WriteBack-RAG: Trainable Knowledge for RAG

WriteBack-RAG enables trainable RAG knowledge bases by distilling relevant facts into the corpus, boosting performance universally across RAG systems.

1 min read
Conceptual diagram illustrating the WriteBack-RAG framework, showing retrieval, distillation, and corpus indexing.
Image credit: StartupHub.ai

Current retrieval-augmented generation (RAG) systems operate with a fundamental limitation: their knowledge bases are static snapshots, failing to adapt as facts fragment and become buried within vast, often irrelevant, document sets. This rigidity hinders true knowledge integration.

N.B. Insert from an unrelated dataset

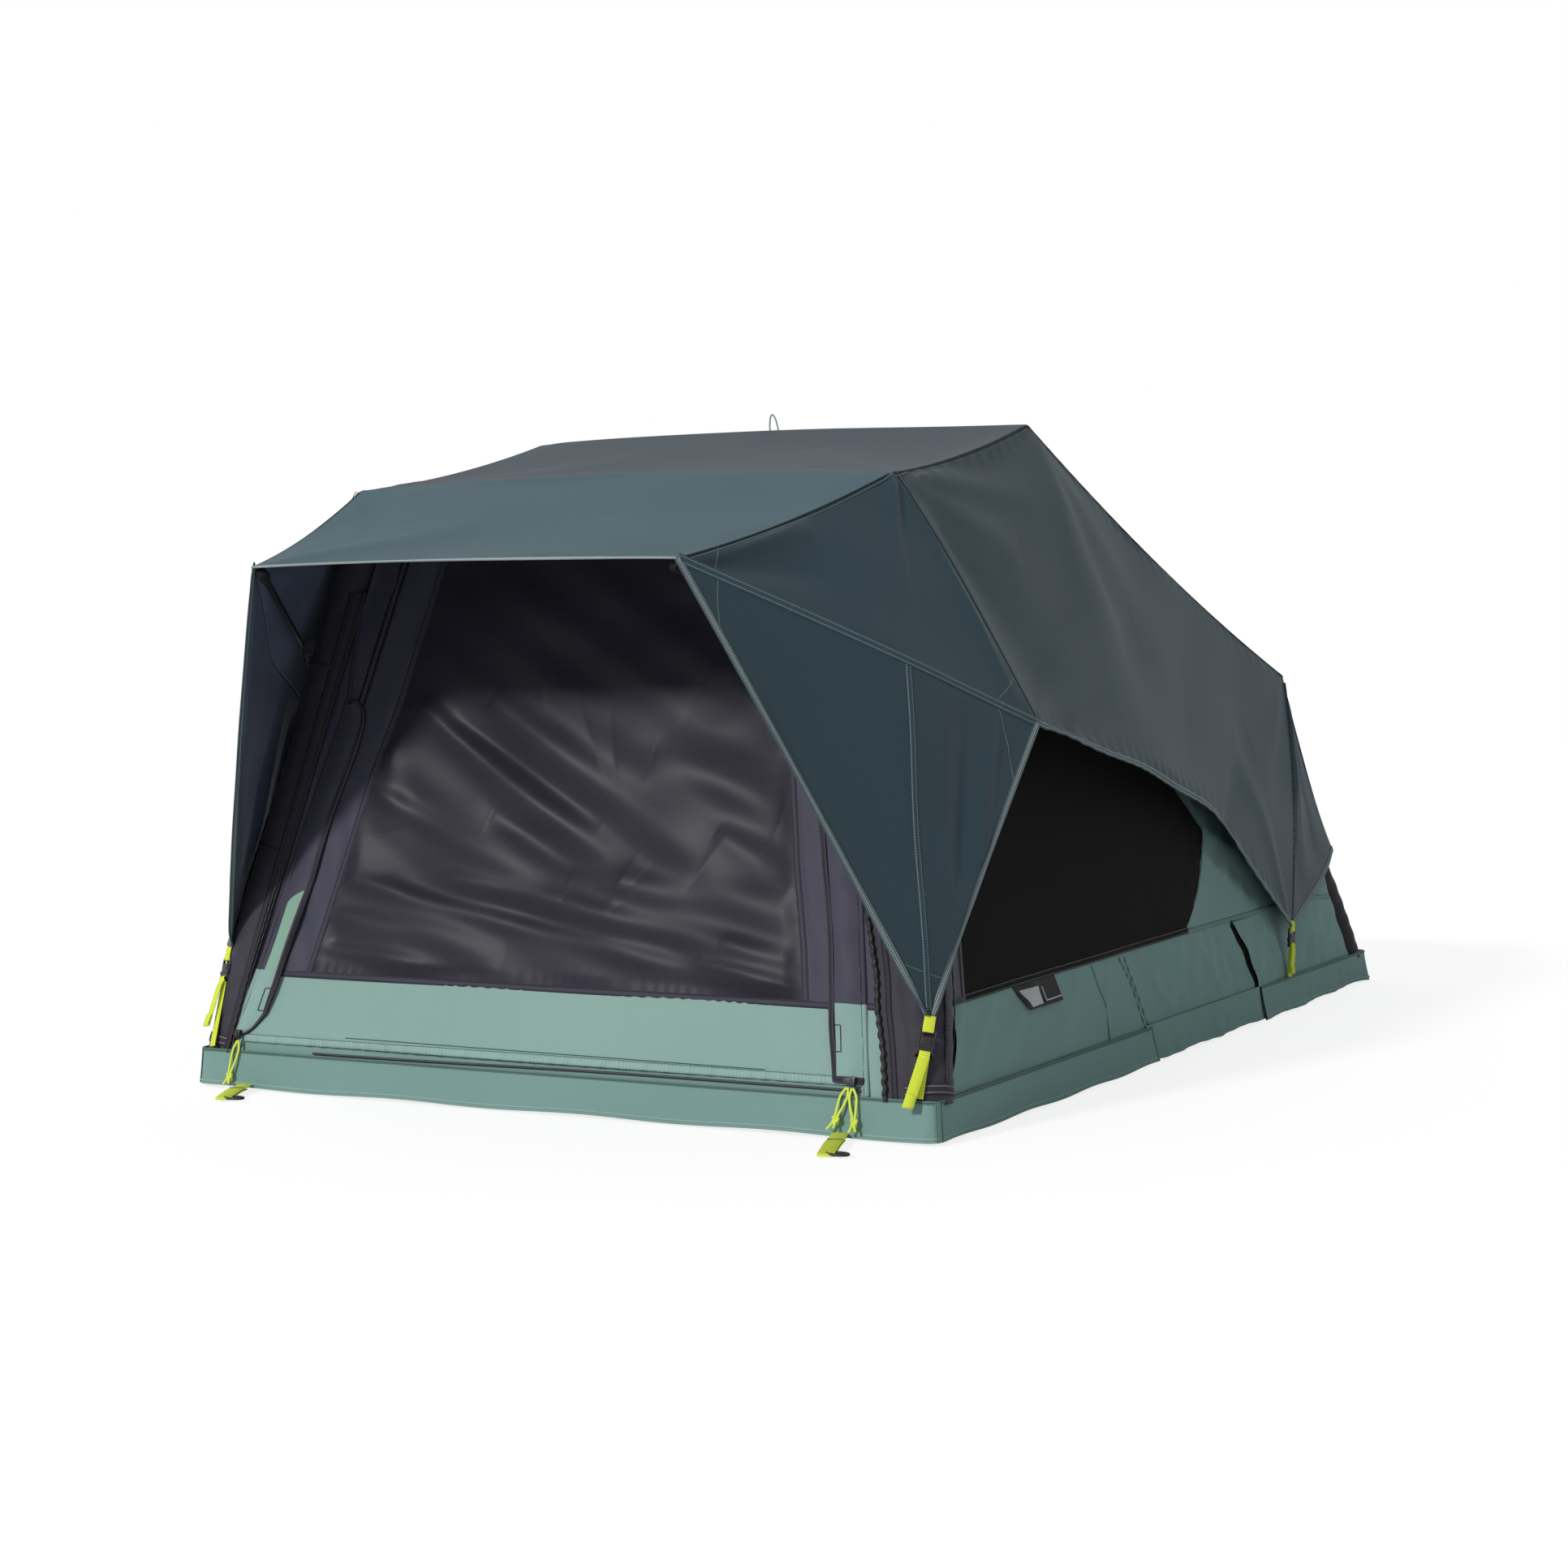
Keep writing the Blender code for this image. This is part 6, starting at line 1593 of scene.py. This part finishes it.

Transforming Static Corpora into Dynamic Knowledge Assets

The researchers introduce WriteBack-RAG, a novel framework that reframes the knowledge base as a trainable component. By leveraging labeled examples, WriteBack-RAG identifies successful retrieval instances, isolates the pertinent documents, and distills them into compact, highly relevant knowledge units. These distilled units are then indexed alongside the original corpus, creating a richer, more dynamic knowledge foundation. Crucially, this process modifies only the corpus itself, positioning it as an offline preprocessing step that can be seamlessly integrated with any existing RAG pipeline.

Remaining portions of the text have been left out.